Evaluate the road before you drive the whole rig in

  • Look for narrow brush, low branches, soft shoulders, deep ruts, and washouts.
  • Ask whether your longest and lowest points can clear dips, crowns, or drainage crossings.
  • If the road tightens ahead, make sure you still have space to turn around.
  • When unsure, stop and walk the last section before committing the rig.

One of the biggest spot-selection mistakes is confusing “passable in a truck” with “comfortable for a trailer, van, or larger motorhome.”

Read the campsite itself before leveling

Once you reach the site, look at slope, drainage, and evidence of prior use. Existing disturbed sites are usually the lower-impact choice. Check whether rain would send water toward the rig, whether your door or patio side faces a drop-off, and whether your stabilizers or jacks would land on solid ground.

  • Look up for widowmakers, weak branches, or loose deadwood.
  • Look down for ant hills, mud pockets, thorny plants, or rocks that complicate leveling.
  • Look around for room to deploy steps, slides, and awnings safely.

Think about sun, wind, privacy, and exits

The spot that looks best at noon can feel different at 4 p.m. or overnight. Sun exposure affects heat gain and solar harvest. Wind exposure changes comfort and noise. Proximity to another camp affects privacy and generator courtesy.
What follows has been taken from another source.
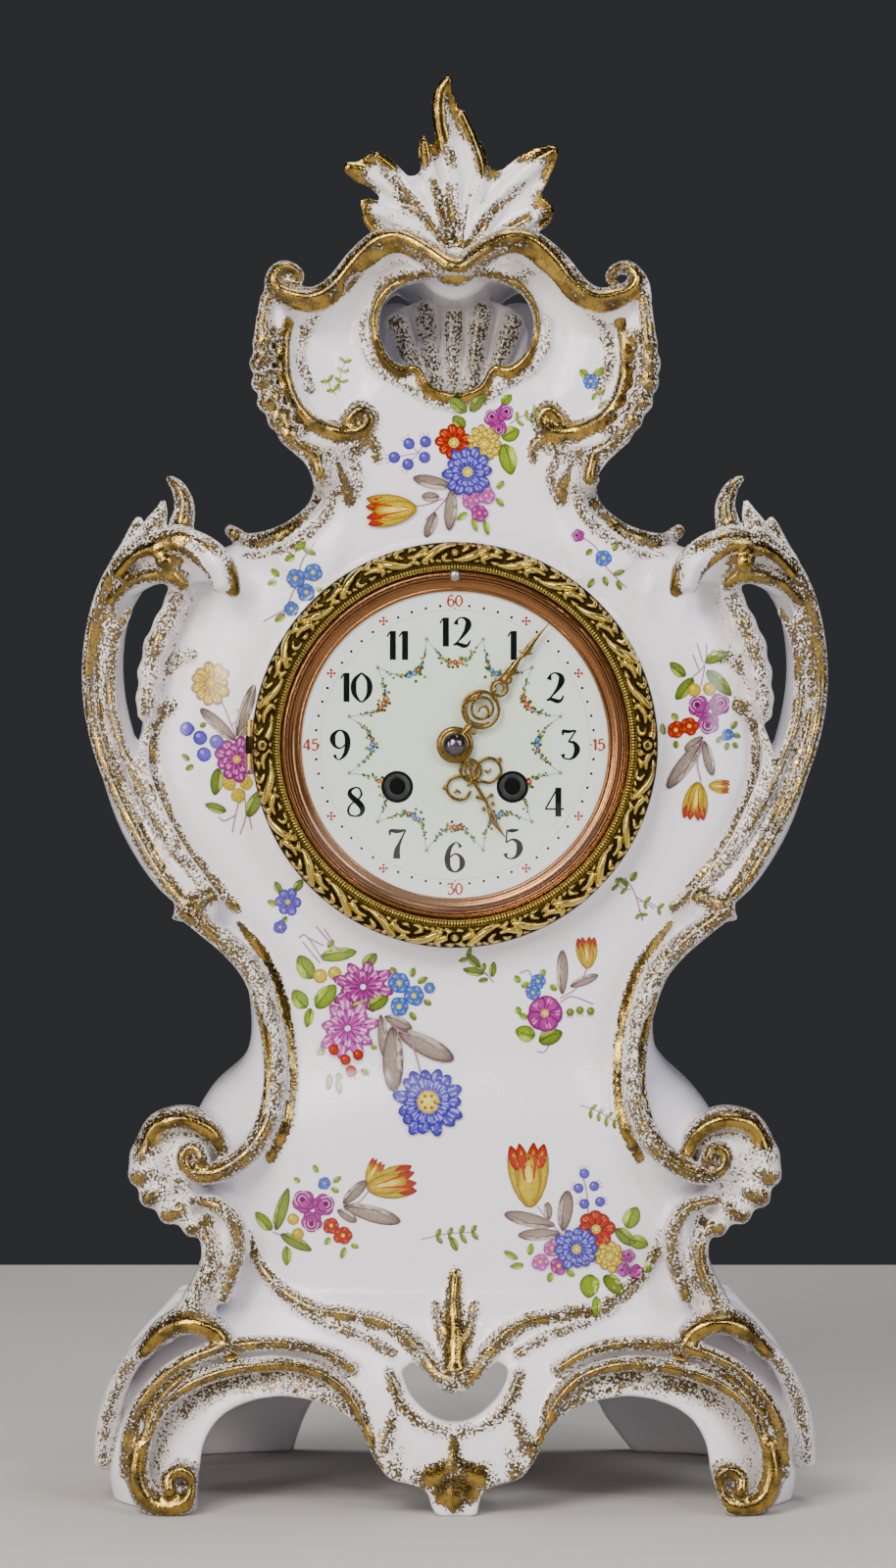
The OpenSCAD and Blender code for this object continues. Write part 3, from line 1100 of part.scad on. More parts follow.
module bell_nut() color(steel) at_dial() difference() {
    translate([0, stand_top_y + bell_t + 2.2, 0]) rotate([90, 0, 0]) cylinder(h = 2.2, r = 3.4, $fn = 6);
    rod(stand_top_y + bell_t + 2.2 + cut, 2.2 + 2 * cut, bell_bolt_r - running_gap);
}

// Straps from the front ring to the back ring, back ring and its door
strap_w = 7;
strap_t = 1.4;
strap_r = ring_bore_r - strap_t - 0.35;
strap_angles = [0, 180];
back_ring_t = 2;
back_ring_r = back_hole_r + 3.6;
back_ring_y = back_y;
door_gap = 0.3;
door_t = 1.2;
door_r = back_hole_r + 2;
strap_end_y = back_y - 0.2;
tab_l = 7;
strap_screw_r = 1.2;
module straps() color(brass) for (w = strap_angles) at_dial() rotate([0, -w, 0]) difference() {
    union() {
        translate([strap_r, seat_y, -strap_w / 2]) cube([strap_t, strap_end_y - seat_y, strap_w]);
        translate([strap_r - tab_l, strap_end_y - strap_t, -strap_w / 2]) cube([tab_l + strap_t, strap_t, strap_w]);
    }
    translate([strap_r - tab_l / 2, 0, 0]) rod(strap_end_y + cut, strap_t + 2 * cut, strap_screw_r);
}
module back_ring() color(brass) {
    difference() {
        union() {
            at_dial() rod(back_ring_y + back_ring_t, back_ring_t, back_ring_r);
            at_dial() rod(back_ring_y, back_ring_t, back_hole_r - 0.3);
        }
        at_dial() rod(back_ring_y + back_ring_t + cut, 2 * back_ring_t + 2 * cut, strap_r - tab_l - 1);
        for (w = strap_angles) at_dial() rotate([0, -w, 0]) {
            translate([strap_r - tab_l / 2, 0, 0])
                rod(back_ring_y + back_ring_t + cut, 2 * back_ring_t + 2 * cut, strap_screw_r + running_gap);
            translate([strap_r - tab_l - 0.3, back_ring_y - back_ring_t - cut, -strap_w / 2 - 0.3])
                cube([tab_l + strap_t + wall, back_ring_t + cut, strap_w + 0.6]);
        }
    }
    for (z0 = outer_knuckle_places) hinge_part(door_hinge_x, door_hinge_y, z0 + hinge_gap / 2,
        hinge_knuckle - hinge_gap, back_ring_y + back_ring_t - leaf_t, back_ring_r - cut);
}
module strap_screws() color(steel) for (w = strap_angles) at_dial() rotate([0, -w, 0])
    translate([strap_r - tab_l / 2, 0, 0]) {
        rod(back_ring_y + back_ring_t, back_ring_t + strap_t + 0.2, strap_screw_r);
        rod(back_ring_y + back_ring_t + 0.8, 0.8, 2);
    }
door_y = back_ring_y + back_ring_t + 1.1;
door_hinge_x = -back_ring_r - hinge_r - 0.2;
door_hinge_y = back_ring_y + back_ring_t + 0.6;
knob_l = 4;
knob_r = 2;
module back_door() color(brass) {
    at_dial() {
        rod(door_y + door_t, door_t, door_r);
        translate([door_r - 3 * knob_r, 0, 0]) rod(door_y + door_t + knob_l, knob_l + cut, knob_r);
    }
    hinge_part(door_hinge_x, door_hinge_y, -0.5 * hinge_knuckle + hinge_gap / 2, hinge_knuckle - hinge_gap,
        door_y, door_r - cut);
}
module door_hinge_pin() color(steel) translate([door_hinge_x, door_hinge_y, dial_z - 1.5 * hinge_knuckle])
    cylinder(h = 3 * hinge_knuckle, r = hinge_pin_r);

case_body();
plinth();
crest_leaf();
handle_left();
handle_right();
mounting_ring();
sight_ring();
bezel();
bezel_glass();
bezel_hinge_pin();
dial();
hour_hand();
minute_hand();
hand_collet();
hour_wheel();
cannon_pinion();
minute_wheel();
front_plate();
back_plate();
pillars();
pillar_nuts();
seat_screws();
going_barrel();
strike_barrel();
going_winding_arbor();
strike_winding_arbor();
going_ratchet();
strike_ratchet();
going_click();
strike_click();
going_mainspring();
strike_mainspring();
going_second_wheel();
centre_wheel();
third_wheel();
escape_wheel();
anchor();
crutch();
back_cock();
suspension_spring();
pendulum_rod();
pendulum_bob();
rating_nut();
strike_second_wheel();
pin_wheel();
locking_wheel();
warning_wheel();
fly();
count_wheel();
hammer();
bell();
bell_stand();
bell_nut();
straps();
strap_screws();
back_ring();
back_door();
door_hinge_pin();
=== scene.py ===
import math
import bpy
import numpy as np
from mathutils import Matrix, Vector


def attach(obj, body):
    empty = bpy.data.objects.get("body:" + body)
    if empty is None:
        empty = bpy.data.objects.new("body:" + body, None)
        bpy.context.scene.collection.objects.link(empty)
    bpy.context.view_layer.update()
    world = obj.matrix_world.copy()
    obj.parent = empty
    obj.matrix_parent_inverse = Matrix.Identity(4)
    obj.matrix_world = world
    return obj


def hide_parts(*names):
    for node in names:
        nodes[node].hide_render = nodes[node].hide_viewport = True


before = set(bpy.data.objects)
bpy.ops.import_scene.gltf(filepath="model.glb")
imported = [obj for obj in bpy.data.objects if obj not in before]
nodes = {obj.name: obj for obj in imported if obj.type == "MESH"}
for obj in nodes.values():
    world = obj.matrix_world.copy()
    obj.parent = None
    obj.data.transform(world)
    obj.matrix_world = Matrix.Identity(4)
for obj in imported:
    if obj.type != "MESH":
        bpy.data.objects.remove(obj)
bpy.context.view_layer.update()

# Camera and light: the clock stands on a plain pale floor in soft studio light, seen square from
# the front, a little above the middle of the dial, as a collector photographs it.
MM = 0.001
# Millimetres to one picture pixel at the clock's face
PIXEL = 0.29
# The picture's size in pixels, and where the clock's middle line and foot line stand in it
PICTURE_WIDE, PICTURE_HIGH, MIDDLE_X, FOOT_Y = 914, 1600, 464, 1540


def hex_colour(code, alpha=1.0):
    """sRGB hex to the linear colour the shaders take"""
    v = [int(code[i:i + 2], 16) / 255 for i in (1, 3, 5)]
    return tuple(c / 12.92 if c <= 0.04045 else ((c + 0.055) / 1.055) ** 2.4 for c in v) + (alpha,)


def finish_of(name, **sockets):
    """A new material with its Principled shader's own sockets set"""
    m = bpy.data.materials.new(name)
    m.use_nodes = True
    s = m.node_tree.nodes["Principled BSDF"]
    for k, v in sockets.items():
        s.inputs[k.replace("_", " ")].default_value = v
    return m, m.node_tree, s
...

Most of all, ask how easily you could leave if weather shifts or if someone else needs the road.

Many experienced RVers prefer a slightly less scenic site with better wind cover, flatter parking, and simpler exit geometry.

Use a practical arrival-and-departure plan

  • Top off fuel before you turn onto remote roads.
  • Save offline maps and a photo of the route junctions.
  • Have a daylight turnaround target rather than endlessly pushing deeper.
  • If you are towing, think about how backing and unhooking would work before you stop.

The best site is one that still feels good when you imagine leaving it in rain, dark, or a hurry.